Unfortunately the debates among the Constituent Assembly members, elected as the supreme body to write the new constitution, are rather predictable, with firm and opposing positions predetermined by the respective parties. Therefore, the Assembly is not conducive to negotiations on the contentious issues surrounding the new constitution, like the number of provinces and what form of state administration and electoral system to create, among many others. Since the largest party in the Assembly, the Maoists who control 39 percent, oppose the legislature-parliament, the ruling coalition has always felt morally weak, lacking the political strength to lead the constitution-writing process on its own without the cooperation of the Maoists. Amid this rather dismal stalemate, there is no mechanism to manage the “process” in order to engage the parties in continuous negotiation. One such body, the High Level Political Mechanism, finally formed in January after much back and forth, but has now largely fizzled out with the passing in March of the Nepali Congress President Girija Prasad Koirala, the official leader and inspiration behind the peace process mechanism.

When the election date for the Constituent Assembly was set for April 2008, the then Seven- Party Alliance and the rebel Maoists thought that there was not much left on the table to negotiate and terminated their official negotiating teams. The party members assumed that the Assembly would serve as the new institutional space for negotiation on differing issues for the new constitution. However, the Assembly never gained enough broad legitimacy, and failed to serve as such, while most of the negotiations ended up taking place outside the Assembly between the political parties themselves.

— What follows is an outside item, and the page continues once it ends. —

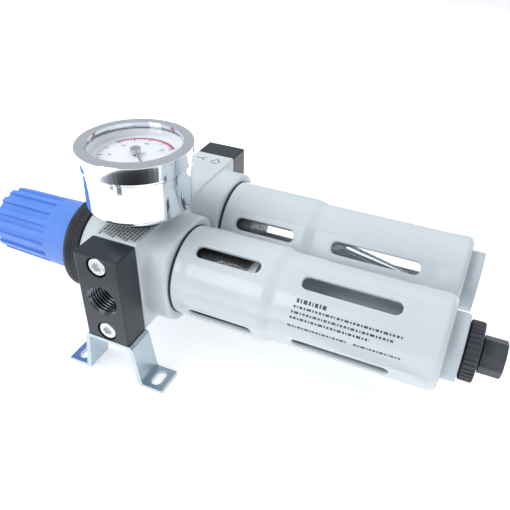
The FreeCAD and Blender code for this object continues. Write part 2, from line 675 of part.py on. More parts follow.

When people refer to Nepal’s attempts over the last three years at peace and democratic transitions, it is common to refer to the attempts as a “process.” But I sometimes feel, and many others agree, that there has actually been no “process” taking place at all in the last two years. Each time a crisis arises, a few second-tier politicians from the major parties sit down to prepare an environment for dialogue, rebuild lost trust, develop a fresh agenda for negotiations, and take the initiative to bring their top leaders together. These second-tier leaders are often more “forward-looking” than others within their parties, and are at times also involved in the formal dialogue when it happens, especially during moments of crises. If there has been any uninterrupted process so far, it is from these informal second-tier level talks, and it is quite possible that this process has prevented the peace “process” from falling apart completely. My role as manager of The Asia Foundation’s low-profile, informal USAID-funded Nepal Transition to Peace (NTTP) Initiative over the last five years has only increased my faith in an initiative that is neither “Track I” nor “Track II,” per se. It could well be termed as “Track II Plus,” made up of stakeholders that are not Track I but are sufficiently and directly linked to the Track I process and its players to have meaningful influence.

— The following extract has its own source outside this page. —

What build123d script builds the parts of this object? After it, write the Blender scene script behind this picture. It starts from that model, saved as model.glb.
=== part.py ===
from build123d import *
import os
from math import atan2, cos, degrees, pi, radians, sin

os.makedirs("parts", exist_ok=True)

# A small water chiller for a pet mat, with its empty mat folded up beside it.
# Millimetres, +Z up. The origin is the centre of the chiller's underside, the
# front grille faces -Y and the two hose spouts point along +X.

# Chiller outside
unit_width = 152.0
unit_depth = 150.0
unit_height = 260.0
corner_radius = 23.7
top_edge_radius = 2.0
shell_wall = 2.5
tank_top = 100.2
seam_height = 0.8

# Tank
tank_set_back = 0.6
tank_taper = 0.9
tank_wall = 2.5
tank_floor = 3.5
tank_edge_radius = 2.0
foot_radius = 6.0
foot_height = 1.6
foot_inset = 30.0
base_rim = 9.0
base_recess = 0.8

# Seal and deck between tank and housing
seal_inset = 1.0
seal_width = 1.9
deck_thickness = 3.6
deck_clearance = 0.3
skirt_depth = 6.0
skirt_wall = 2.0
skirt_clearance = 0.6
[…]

The current government may soon step down which may leave us with a new Maoist-led government in its place. But, whatever party controls the new government, it will still lack the required independent mechanism to successfully implement the peace process. It is also unlikely that the parties will have a trusted institutional space to negotiate consensus on the many contentious issues of the new constitution. Therefore, this Track II Plus process seems to be the only hope to keep the “process” from falling by the wayside completely. It could also be argued that Nepal’s future political leadership could emerge out of this process – and new leadership is something we all would welcome.